The rotation angle is displayed in a small dialog. You can't write any numbers there, so this is no high precision tool. You can, however, use the Ctrl
key, which makes the selection turn 15 degrees at a time, which in most cases is quite sufficient.
The Scale tool is quite advanced though. The little information box tells you both the original height and width of the selection a well as the new measurement. It also informs you of deformation rate in the X-and Y scale ratio. The Ctrl
key locks the scale in the X-term, Shift
locks in Y-term. Ctrl+Shift
returns to the original shape, and scales proportionally; xchange=ychange.
Shearing can be done in both X- and Y-term, but only one at a time! If the X magnitude is other than zero, then Y must be zero. If you want it sheared both ways, you have to change to another tool icon, and then return to Transform. Dragging up and down shears to Y, and to the sides to X.
The last option is called Perspective, which isn't quite accurate, because there is no actual perspective transformation (small in the far end and large in the other). I would rather call it distort, as you can change all four displacement points independently. You can certainly make something look like a perspective, but you have to do it manually. Observe that you can turn the "perspective" inside out if you like. If you let the lines of the perspective square cross or top each other you'll mirror and wrench the selection so much it'll soon be unrecognizable.

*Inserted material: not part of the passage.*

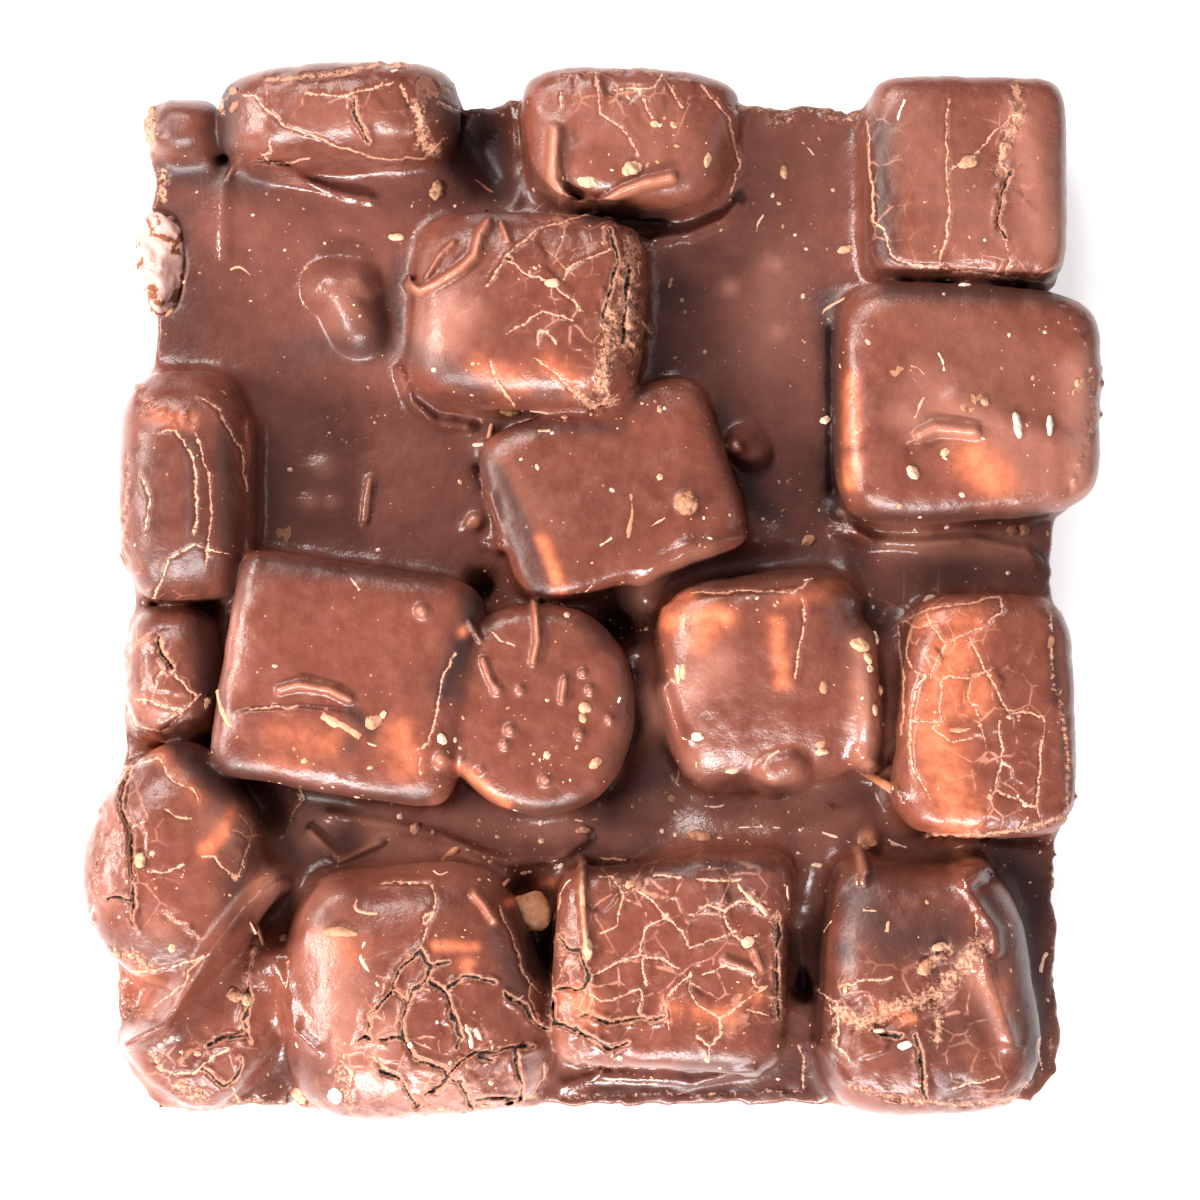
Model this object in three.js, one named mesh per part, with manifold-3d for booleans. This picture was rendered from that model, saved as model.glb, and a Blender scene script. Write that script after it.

Smoothing is as you might have guessed an antialiasing option, which makes the distorted edges look better. If you don't use smoothing, you selection might turn out very rough and pixly in some edges.
It does exactly that - it flips, or more accurately, mirrors the selection horizontally or vertically. If you are working with an image where you want the illusion of reflection, whether in water, glass or metal, this is the tool to use.